I read on my textbook that when finding the extremum of a function $f:\mathbb{R}^n\rightarrow \mathbb{R}$, under the constraints $F^j(x)=0,\; j=1,…,m$ (which define a surface $S$). We define the
Lagrangian
$$L(x;\lambda)=f(x)-\sum\lambda_j F^j(x).$$
Then a necessary condition for $x_0$ being a local extremum is that there exists $\lambda\in \mathbb{R}$ for which $grad\; L(x_0,\lambda)=0$. Fix this $\lambda$ and we can see $L$ as a function of $x$. Then a sufficient condition for $x_0$ being a local extremum is that the restriction to the tangent of $S$ at $x_0$ of the Hessian of $L(x)$ is positive definite or negative definite. However, we cannot obtain a sufficient condition with the definiteness of the restriction to the tangent of $S$ at $x_0$ of the Hessian of $f(x)$ itself.

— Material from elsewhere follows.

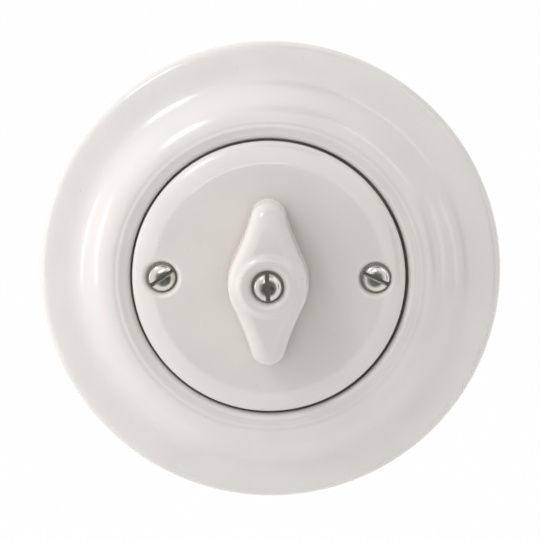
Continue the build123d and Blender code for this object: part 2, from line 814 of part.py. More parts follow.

My question is, is the positive (resp. negative) definiteness of the Hessian of $f(x)$ (and not its restriction to the tangent space) a sufficient condition for local minimum (resp. maximum)? Does the positive or negative definiteness of the
Hessian of $f(x)$ imply that of the same nature for the restriction of the Hessian of $L(x)$ to the tangent space?
Thanks in advance!
Best Answer
The answer is negative.
For example, let the $F(x,y)=x^2+y^2-2$ and $f(x,y)=x^2+y^2+(x-1)^3$. At the point $(1,1)$ the conditions are satisfied with $\lambda=1$. The Hessian of $f$ is positive definite, but $L(x,y,1)=(x-1)^3+2$ does not have any local extremum.